I shout a very rude word very loudly and stomp down to dinner where I eat through my grin and insist to my colleagues that everything is ‘fine’.
That night I catch up with my course director, a gem of a bloke who sets me straight on a number of things. He teaches me how to put my mistakes behind me and move on, he asks if I’m enjoying the course and when I answer in the negative teaches me how to enjoy it…
“You’ve got to get behind the wheel every day and say “Fuck you, I’m going to show you exactly how well I can do this.”
“Yeah, but Dougie, I don’t KNOW that I can do this.”
“We’ll teach you everything, you’ll be the best driver you’ve ever been once we’re finished with you. You WILL get enthusiastic.”
“I can’t see it happening, I’m just not excited by it.”
“You told me at the start of this course that you wanted to be the best you can be, right? So do you want to be an emergency driver, or do you want to be another hazard to be overtaken?”

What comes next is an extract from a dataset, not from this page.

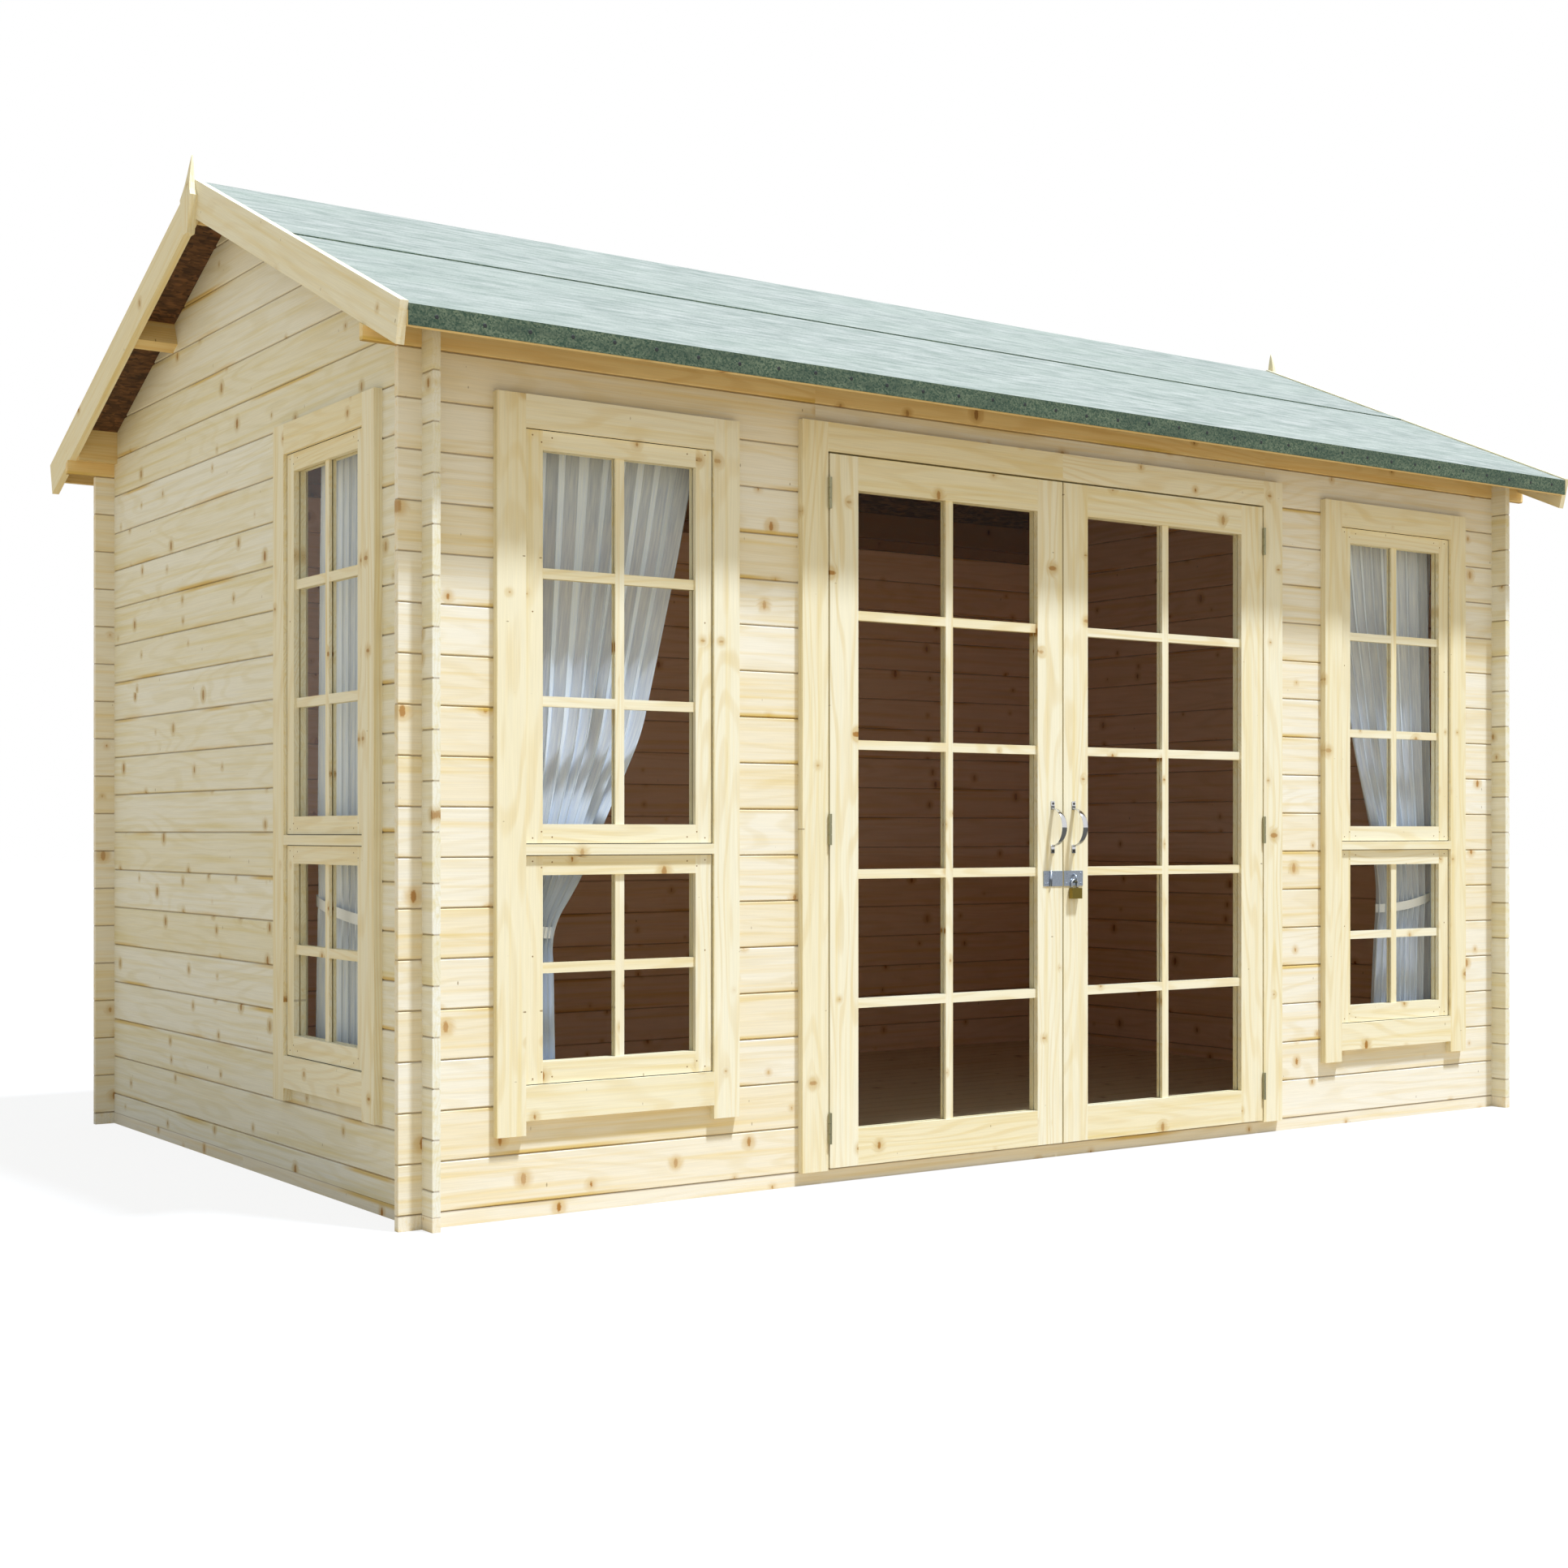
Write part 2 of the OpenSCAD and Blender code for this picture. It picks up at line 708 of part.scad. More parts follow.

I stare at the table, lip twisting, look him in the eye.
“I didn’t work to get here for three years to become a fucking speed-bump.”
On Wednesday we whizz about the Borders in one of the officers 4×4s,, nip across into the North of England, laugh at the coach tours standing right on the border listening to a piper playing “In The Mood” and “Rock Around The Clock” (”In The Mood”, on a set of fucking pipes. In The Fucking Mood!).
We stop at a reservoir….somewhere. Pile out, have a pee and a cup of tea, munch on some biscuits and leap back into the car. My colleague Yorkie (bizarrely, not the Yorkie who’s started commenting here!) comments as we pull out “Do we all have horns or something? Everyone was staring at us.”
I explain that they might have been a little taken aback by the image of a family car rolling up to a beauty spot and four members of ambulance personnel doing traditionally family-road-trip-esque activities.
We have a standing joke in the course “D’you wanna be the Mummy or the Daddy?” after a joke that was told in the first week - A white collar worker is sent down for fraud and is asked the above question by his cell-mate on the first night. He demurely refuses, he’ll justclimb on his bed and leave him in peace. His cell-mate insists and he reluctantly acquiesces, thinking he’ll err on the side of caution and says “I’ll be the Daddy.”
“Excellent” says the con “Come here Daddy and suck Mummy’s cock.”
Thursday morning was skid-pan training, hammering about a wet car-park in Ford Granadas, throwing out the back end and correcting it, learning cadence braking and cackling as the ex-traffic cop who was putting us through our paces yelled “Gas! Gas! Go go go!”. Aside from the sheer exuberant fun of it all, it was a refreshing change from the cautious driving style we’ve had hammered into us all week.
Friday we covered box overtaking and by lunchtime I was home. At the moment I’m blogging from Len and Amber’s kibbutz in Lanarkshire, there’s a possibility I might be working a night-shift with SMM tonight in Leith and then it’s back to college for my last week. My uniform all arrived yesterday, so I played dress-up for half an hour, but at least I’ll have a set of greens to pass-out in on Friday afternoon, all things going well, that is.
It’s been a long course, intense and wearing at times, but the thing I’m most looking forward to about the end of it is not having to write these posts. It’s great to be able to keep everyone up to speed, but I’m bored witless of this “What I done this week” format. I want to get back into my abstracts and metaphors, arguments and angles. It’s coming back, guys, watch this space.